Bezier Curve Interpolation

  • interpolates the first and last control point, while the inner ones are approximated
  • the polynomial order grows linearly with the number of control points
  • high order curves suffer from the oscillation problems inherent to high order polynomials
  • global control, meaning a base pose update affects the whole curve

B-spline Interpolation

  • is a piecewise polynomial function and a generation of Bezier curve
  • actually interpolates the first and last control points, approximates the inner control points
  • local control contrasts to the Bezier curve

Piecewise Cubic Hermite Interpolation

  • H(xi) = yi, H'(xi) = yi', 3-order polynomial for every segment
  • continuous first derivative on the whole domain
  • maintain the shape

Piecewise Cubic Spline Interpolation

  • output a polynomial passing all the input control points
  • curve is smooth on control points. first and second derivative is continuous, but second derivative is not smooth.
  • local control
  • 3 different boundary conditions:
    1. natural, 自然边界(边界点的二阶导为0)
    2. not-a-knot, default choice in MATLAB, 非扭结边界(使两端点的三阶导与这两端点的邻近点的三阶导相等)
    3. clamping, 夹持边界(边界点导数给定)
  • 3 different solving methods
    1. undetermined first derivative, solving three corner equations, also called three gradient interpolation, actually based on piecewise cubic Hermite polynomials and make their second derivatives continuous on control points. Apollo uses this.
    2. undetermined second derivative, solving three moment equations, most frequently used.
    3. base functions
  • can't maintain the shape
  • frequently used
  • 2D cubic spline interpolation: output a polynomial z = f(x,y) passing all the input control points (x,y,z).

Time Based Interpolation

  • dispart the 2D movement into 2 1D movement, such as x(t) and y(t)
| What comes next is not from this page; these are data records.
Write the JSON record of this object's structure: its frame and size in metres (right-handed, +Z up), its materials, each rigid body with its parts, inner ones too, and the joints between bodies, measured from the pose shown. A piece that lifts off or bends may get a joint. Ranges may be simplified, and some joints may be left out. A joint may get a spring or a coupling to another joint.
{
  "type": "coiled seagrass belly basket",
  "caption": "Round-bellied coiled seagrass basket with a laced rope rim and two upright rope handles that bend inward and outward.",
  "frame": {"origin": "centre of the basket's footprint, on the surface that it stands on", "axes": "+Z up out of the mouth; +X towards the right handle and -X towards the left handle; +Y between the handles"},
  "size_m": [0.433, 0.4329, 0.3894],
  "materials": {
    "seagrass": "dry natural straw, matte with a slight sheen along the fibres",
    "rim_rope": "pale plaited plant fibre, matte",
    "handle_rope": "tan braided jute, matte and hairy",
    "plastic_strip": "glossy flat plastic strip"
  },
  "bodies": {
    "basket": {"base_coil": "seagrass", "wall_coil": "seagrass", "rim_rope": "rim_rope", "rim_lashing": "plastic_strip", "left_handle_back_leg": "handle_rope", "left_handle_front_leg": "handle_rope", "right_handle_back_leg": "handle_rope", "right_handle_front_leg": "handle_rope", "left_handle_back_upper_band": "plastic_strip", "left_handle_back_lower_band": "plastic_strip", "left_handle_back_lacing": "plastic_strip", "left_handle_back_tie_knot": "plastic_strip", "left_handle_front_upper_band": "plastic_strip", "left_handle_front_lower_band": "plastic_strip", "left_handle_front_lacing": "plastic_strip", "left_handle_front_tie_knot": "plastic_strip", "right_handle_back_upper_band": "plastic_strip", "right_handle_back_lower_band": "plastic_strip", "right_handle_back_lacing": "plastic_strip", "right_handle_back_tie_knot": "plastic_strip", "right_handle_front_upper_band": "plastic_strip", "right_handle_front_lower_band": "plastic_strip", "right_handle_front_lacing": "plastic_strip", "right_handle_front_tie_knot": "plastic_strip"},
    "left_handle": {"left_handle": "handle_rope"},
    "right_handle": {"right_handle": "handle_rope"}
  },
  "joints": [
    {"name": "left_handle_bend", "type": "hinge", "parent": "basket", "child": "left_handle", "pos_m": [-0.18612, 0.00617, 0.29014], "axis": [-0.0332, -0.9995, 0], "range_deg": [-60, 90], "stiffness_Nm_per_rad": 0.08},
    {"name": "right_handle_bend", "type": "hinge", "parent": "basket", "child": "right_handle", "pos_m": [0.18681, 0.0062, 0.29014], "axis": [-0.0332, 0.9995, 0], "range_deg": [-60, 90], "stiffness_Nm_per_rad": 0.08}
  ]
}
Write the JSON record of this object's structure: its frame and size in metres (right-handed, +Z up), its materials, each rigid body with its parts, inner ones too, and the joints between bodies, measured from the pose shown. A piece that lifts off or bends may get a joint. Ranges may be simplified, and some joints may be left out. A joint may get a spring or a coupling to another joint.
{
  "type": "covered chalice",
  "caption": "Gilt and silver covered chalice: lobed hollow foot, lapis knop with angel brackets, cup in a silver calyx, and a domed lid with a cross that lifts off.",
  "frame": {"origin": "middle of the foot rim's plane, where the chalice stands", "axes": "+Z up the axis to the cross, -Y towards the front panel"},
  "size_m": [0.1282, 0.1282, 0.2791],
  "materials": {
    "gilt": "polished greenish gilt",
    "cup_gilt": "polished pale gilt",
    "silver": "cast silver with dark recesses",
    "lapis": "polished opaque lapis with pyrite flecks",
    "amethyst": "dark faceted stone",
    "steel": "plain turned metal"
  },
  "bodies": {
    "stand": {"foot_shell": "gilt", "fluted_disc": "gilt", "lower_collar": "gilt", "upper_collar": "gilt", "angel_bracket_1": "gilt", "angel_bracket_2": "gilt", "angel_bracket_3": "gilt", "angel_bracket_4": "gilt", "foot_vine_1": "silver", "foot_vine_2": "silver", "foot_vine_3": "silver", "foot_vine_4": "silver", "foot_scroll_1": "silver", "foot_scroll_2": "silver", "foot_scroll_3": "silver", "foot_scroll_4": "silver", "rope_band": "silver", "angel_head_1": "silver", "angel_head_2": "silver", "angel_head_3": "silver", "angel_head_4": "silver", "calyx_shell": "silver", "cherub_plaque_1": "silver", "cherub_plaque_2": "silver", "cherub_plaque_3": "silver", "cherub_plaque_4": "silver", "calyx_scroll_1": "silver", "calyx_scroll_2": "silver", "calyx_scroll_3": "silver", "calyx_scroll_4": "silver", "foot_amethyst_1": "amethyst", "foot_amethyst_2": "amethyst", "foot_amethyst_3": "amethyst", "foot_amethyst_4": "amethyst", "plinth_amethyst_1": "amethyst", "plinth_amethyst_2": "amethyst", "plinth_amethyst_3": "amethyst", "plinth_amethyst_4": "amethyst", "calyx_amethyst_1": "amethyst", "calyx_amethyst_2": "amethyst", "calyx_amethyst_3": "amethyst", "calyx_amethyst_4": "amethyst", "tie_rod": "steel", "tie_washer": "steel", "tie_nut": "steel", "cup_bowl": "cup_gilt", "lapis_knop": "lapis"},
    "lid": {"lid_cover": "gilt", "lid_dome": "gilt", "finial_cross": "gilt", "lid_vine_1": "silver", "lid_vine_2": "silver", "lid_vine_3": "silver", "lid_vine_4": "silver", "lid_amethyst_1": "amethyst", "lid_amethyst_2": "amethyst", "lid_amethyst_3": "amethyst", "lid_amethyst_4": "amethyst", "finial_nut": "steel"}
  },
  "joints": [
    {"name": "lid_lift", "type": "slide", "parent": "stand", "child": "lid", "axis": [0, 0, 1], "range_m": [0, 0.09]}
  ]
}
Inverse Distance Weighted Interpolation

  • assuming closer values are more related than further values. The assigned values to unknown points are calculated with a weighted average of the values available at the known points. It resorts to the inverse of the distance to each known point when assigning weights.
  • It is usually used in Geology spatial interpolation and performs well when data is dense and evenly-spaced.
  • Specifying the power of the distance's inverse and the size of the neighborhood is needed. When the data is uneven, it's difficult to adjust the size according to the points' distribution.

Conclusion

  • When the input control points are dense, all the methods are ok except Lagrange interpolation method.
  • If the input control points are sparce and unevenly distributed, we may decompose the trajectory to x(t) and y(x), apply Piecewise Cubic Spline Interpolation on each function.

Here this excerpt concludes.